Tonight I had a conversation with a friend about God. This is a fairly common occurrence with the majority of my friends, but this conversation in particular is stuck in my head. I find myself chewing on ideas as a cow chews upon it's cud. As I digest, I hope to share some ideas that are leaving a bit of residue.
Our conversation, or at least this portion of it, was focused on the variables of our Christian tradition and how we, as humans, attribute God with our wants and desires. We talked about how our perspective of Christ changes depending on what we wish him to be. In someways I found myself taken aback, defensive, wanting to claim that this as impossible. But all the while, I knew that I often attribute God to those things I wish him to be...the things I need him to be.
During the conversation I sat on my porch swing gazing out at my backyard. Listening to my friend on the other line, I glanced up at the massive tree that sits just on the other side of the fence that separates my yard from my neighbors. Looking up at the tree, I realized something. I have looked at that tree my whole life, marveling at its design, the intricate weave of its branches, the way it stands there with a certain wisdom about it. Although I have seen it, observed it and watched it since the first day I came to live at that house, I have only seen that one side of the tree. I have never seen it from any other angle except for that of the view from my back yard. I have only seen it from this perspective because, for one, I cannot physically see the whole tree at once. Even from a birds eye view I would fail to be able to observe it's roots or into its core. Secondly, I have never rounded the block to attempt to view it from another perspective. There has never been a pressing need to see it from another direction, in a different light.
What if God is like that. For one, we cannot physically comprehend God in God's entirety. Our human minds cannot fathom the depths of his wisdom, the oceans of his mercy and love, the scope of his being. And secondly, what if our human understanding of God is a matter of perspective? Can I see God in a way from my perspective without truly knowing how another may understand God? I think so. This does not mean, however, that Truth is a matter of perspective. This tree is a tree, there is no changing that. In an even more concrete way, God is still God, unchanging. He is the same from day to day. All of the "variables" of Faith are a matter of perspective, but the Truth, the unchanging God who is the same today as he was yesterday and will be tomorrow, is still found in the reality that is God and the reality of the death and resurrection of his Son.

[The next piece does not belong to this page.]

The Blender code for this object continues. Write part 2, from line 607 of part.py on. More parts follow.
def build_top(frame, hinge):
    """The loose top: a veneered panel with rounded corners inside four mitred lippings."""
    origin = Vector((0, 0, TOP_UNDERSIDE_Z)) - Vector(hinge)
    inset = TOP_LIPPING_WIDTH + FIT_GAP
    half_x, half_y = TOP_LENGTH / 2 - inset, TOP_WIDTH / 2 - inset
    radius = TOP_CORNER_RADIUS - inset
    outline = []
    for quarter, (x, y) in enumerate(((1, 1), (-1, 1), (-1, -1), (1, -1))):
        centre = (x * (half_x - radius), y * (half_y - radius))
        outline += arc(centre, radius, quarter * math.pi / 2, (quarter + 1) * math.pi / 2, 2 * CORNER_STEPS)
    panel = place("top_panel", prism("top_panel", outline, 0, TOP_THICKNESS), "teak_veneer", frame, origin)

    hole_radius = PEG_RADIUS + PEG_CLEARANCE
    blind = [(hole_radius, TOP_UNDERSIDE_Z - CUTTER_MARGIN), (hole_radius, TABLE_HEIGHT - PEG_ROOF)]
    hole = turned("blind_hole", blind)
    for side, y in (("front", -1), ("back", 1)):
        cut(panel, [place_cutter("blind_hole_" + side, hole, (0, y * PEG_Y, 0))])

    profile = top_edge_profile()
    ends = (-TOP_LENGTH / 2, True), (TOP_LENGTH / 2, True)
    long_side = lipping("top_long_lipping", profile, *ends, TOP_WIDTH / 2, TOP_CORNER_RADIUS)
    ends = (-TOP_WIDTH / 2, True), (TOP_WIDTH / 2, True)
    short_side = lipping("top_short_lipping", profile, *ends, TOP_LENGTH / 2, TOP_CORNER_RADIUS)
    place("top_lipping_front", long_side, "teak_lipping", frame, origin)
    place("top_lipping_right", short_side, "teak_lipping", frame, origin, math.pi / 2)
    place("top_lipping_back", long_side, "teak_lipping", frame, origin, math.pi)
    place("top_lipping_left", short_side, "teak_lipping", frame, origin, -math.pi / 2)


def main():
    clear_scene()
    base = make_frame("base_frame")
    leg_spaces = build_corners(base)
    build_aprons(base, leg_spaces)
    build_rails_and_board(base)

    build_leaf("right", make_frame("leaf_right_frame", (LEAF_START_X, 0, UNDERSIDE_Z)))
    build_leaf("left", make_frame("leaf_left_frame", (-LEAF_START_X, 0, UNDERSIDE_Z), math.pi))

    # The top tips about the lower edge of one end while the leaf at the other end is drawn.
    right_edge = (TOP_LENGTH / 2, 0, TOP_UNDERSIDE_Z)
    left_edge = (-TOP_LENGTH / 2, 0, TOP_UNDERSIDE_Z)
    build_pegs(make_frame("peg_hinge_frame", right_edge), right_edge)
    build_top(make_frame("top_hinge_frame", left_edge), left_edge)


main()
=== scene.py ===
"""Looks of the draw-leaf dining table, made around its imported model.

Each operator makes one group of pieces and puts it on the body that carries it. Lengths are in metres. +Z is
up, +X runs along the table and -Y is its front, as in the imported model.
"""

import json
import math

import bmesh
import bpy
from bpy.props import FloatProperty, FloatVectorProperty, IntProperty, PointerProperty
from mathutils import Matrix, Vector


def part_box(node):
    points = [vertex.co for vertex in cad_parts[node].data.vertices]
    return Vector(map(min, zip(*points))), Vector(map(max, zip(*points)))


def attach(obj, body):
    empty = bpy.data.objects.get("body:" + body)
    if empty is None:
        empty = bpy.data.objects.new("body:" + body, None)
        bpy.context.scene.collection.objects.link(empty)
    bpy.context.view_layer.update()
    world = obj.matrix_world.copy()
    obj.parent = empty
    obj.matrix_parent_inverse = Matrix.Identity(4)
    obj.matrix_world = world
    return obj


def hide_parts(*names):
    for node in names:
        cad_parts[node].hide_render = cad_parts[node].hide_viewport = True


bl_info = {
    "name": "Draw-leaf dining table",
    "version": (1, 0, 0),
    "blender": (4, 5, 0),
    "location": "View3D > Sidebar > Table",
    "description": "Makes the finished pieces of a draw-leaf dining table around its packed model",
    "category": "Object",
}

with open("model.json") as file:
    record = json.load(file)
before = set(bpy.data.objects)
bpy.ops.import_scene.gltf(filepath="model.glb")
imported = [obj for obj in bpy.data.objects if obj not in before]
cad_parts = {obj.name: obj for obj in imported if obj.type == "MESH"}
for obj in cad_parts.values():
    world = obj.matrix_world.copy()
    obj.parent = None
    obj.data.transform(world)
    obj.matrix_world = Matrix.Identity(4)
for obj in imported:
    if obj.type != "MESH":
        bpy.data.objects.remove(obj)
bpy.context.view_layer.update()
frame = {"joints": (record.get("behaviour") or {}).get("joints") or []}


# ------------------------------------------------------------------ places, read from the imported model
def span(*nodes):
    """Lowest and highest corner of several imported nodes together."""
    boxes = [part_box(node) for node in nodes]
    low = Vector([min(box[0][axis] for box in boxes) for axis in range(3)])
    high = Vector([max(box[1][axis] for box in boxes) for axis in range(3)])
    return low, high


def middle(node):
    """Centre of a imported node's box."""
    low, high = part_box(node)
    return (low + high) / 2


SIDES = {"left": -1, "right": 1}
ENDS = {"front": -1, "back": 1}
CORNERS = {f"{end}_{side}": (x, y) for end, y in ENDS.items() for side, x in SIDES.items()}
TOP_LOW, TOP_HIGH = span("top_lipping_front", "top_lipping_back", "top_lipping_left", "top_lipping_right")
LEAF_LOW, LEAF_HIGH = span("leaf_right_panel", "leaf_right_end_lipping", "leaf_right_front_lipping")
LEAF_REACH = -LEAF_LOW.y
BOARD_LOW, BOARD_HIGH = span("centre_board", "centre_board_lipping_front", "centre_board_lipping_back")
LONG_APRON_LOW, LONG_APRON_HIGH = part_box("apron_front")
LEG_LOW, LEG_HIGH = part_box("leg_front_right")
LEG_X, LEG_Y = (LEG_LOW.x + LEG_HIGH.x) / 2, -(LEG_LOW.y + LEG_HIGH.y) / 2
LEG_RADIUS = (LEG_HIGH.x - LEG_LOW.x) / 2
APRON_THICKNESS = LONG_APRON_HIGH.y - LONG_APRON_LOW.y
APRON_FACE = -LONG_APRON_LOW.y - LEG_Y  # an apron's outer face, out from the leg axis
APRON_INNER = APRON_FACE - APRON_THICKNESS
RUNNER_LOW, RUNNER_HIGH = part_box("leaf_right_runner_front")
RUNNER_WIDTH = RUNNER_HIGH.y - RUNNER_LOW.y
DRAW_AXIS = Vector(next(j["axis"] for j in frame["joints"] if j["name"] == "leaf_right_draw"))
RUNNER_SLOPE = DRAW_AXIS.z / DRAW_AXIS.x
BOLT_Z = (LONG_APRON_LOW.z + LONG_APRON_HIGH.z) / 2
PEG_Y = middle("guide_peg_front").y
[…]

So, maybe tomorrow I will venture to the other side of the fence and see what that tree looks like from my neighbors yard, after all, it is a beautiful tree and I have come to find a great comfort in it. I desire to see it from as many perspectives as possible. If I could, I would ask a worm what it looks like from underground and a bird what it looks like from high above. In that same way, if I pursue God in his muti-faceted being, how much more will I appreciate who God is? Regardless of my perspective or the variables that my perspective allows for, that does not change what is ultimately True.